Remember him? Broke his leg about ten seconds into the Preakness last May? For most horses, that would have been a fatal injury. But he hung on - through a shattered leg, laminitis, and various other setbacks. For a while there, it looked like he'd make it and live out the rest of his life regaling other racehorses with his boring injury stories - 'You got a carrot? Big deal, when I was in the hospital, I got a whole wreath made of them!'
What was it about this magnificent animal (aside from the whole magnificent animal thing) that made everyone care about his fate? Why did absolute strangers send him (a horse, remember) get well cards and gifts, Christmas presents, complete with a stocking of his own? What was it that touched everyone so that when you saw in the news that he was making improvements, we breathed a sigh of relief?
Or got choked up when you read or heard that he had to be euthanized this morning?
Barbaro was supposed to beat those odds. Doctors thought he might. His owners prayed that he would. Thousands of well wishers from all over the world hoped the same.

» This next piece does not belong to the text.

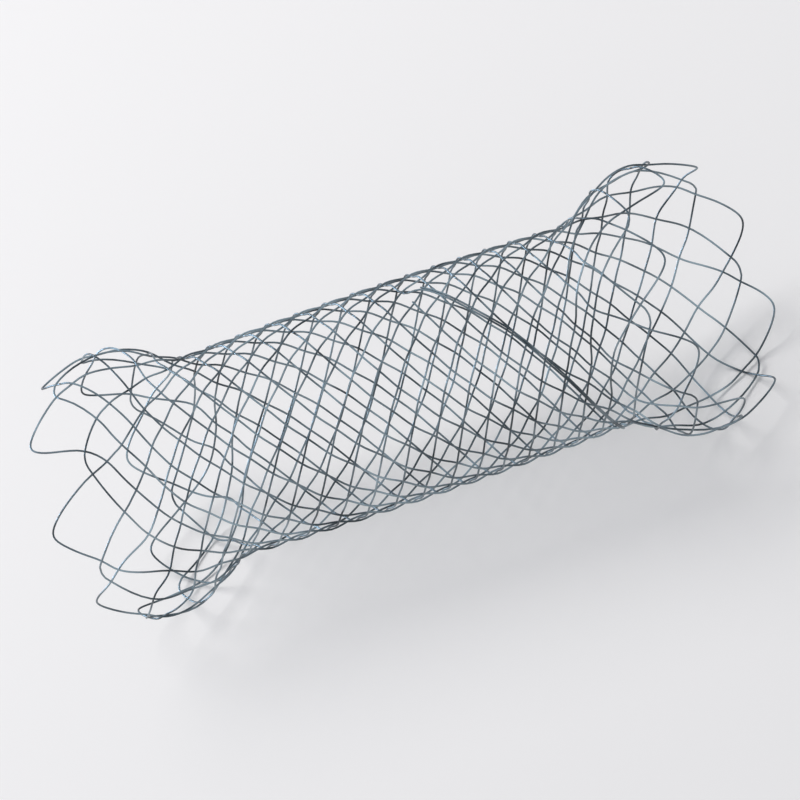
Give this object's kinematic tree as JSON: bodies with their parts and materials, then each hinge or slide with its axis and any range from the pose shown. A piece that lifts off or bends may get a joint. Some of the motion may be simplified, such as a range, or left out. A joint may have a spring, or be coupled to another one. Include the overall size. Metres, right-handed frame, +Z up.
{
  "type": "intestinal stent",
  "caption": "Woven wire tube with a flared, looped cage at each end, open all the way through, that holds a narrowed bowel open.",
  "frame": {"origin": "centre of the stent's outline, on the surface that its two flares rest on", "axes": "+X along the stent's axis, +Y across it, +Z up"},
  "size_m": [0.079, 0.0306, 0.0306],
  "materials": {
    "nitinol_wire": "dark oxidised nickel titanium wire, smooth, with a faint blue sheen"
  },
  "bodies": {
    "root": {"stent_wire": "nitinol_wire"}
  },
  "joints": []
}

What was it about Barbaro that touched a part of so many people? Is it simply because we love horses? Or was it something more than that? Was it because he was that rare athlete untouched by greed, unlike most of his human counterparts? Picture Alex Rodriquez signing that outrageously huge contract with the Texas Rangers for a handful of carrots. Yeah. Well, considering how he's played for the Yankees, I'd say the carrots were too much as well, but that's another post.

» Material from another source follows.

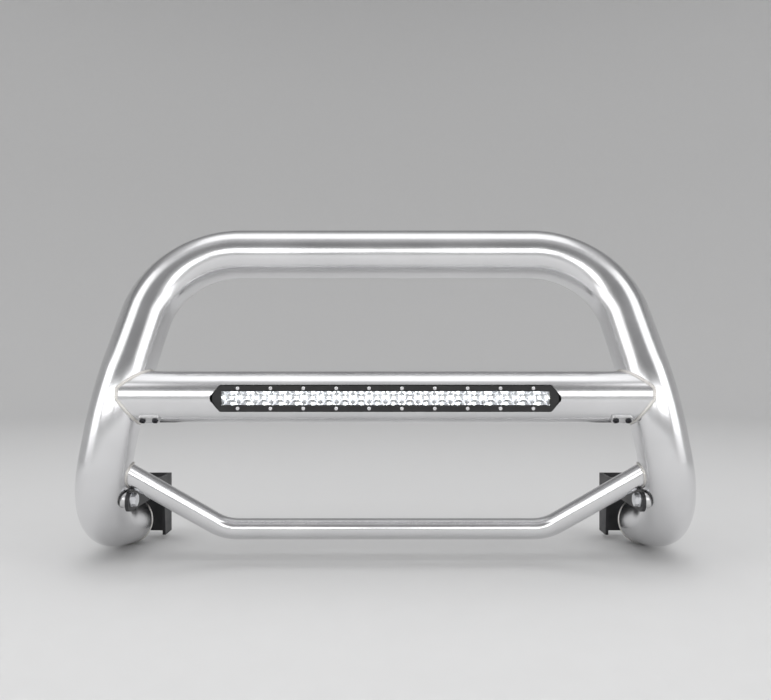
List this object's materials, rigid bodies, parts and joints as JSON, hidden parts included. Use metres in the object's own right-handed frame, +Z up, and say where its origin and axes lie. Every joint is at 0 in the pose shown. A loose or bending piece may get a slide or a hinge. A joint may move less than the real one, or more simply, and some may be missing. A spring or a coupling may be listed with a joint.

I love horses. Always have. Always will. I love animals in general (but who doesn't?). For me, I cheered when he rallied and choked up when I heard the news of his death. His owners did the right thing. He's suffered enough and was going to continue suffering. It couldn't have been easy - I had to make that same decision for my dog four years ago and it was the hardest decision I've ever made - but it was the right thing.
Barbaro was an amazing creature - amazingly gifted, amazingly graceful, and amazingly lucky to have the owners he did. I don't know that there will ever be another story like his. I only wish it had a happier ending.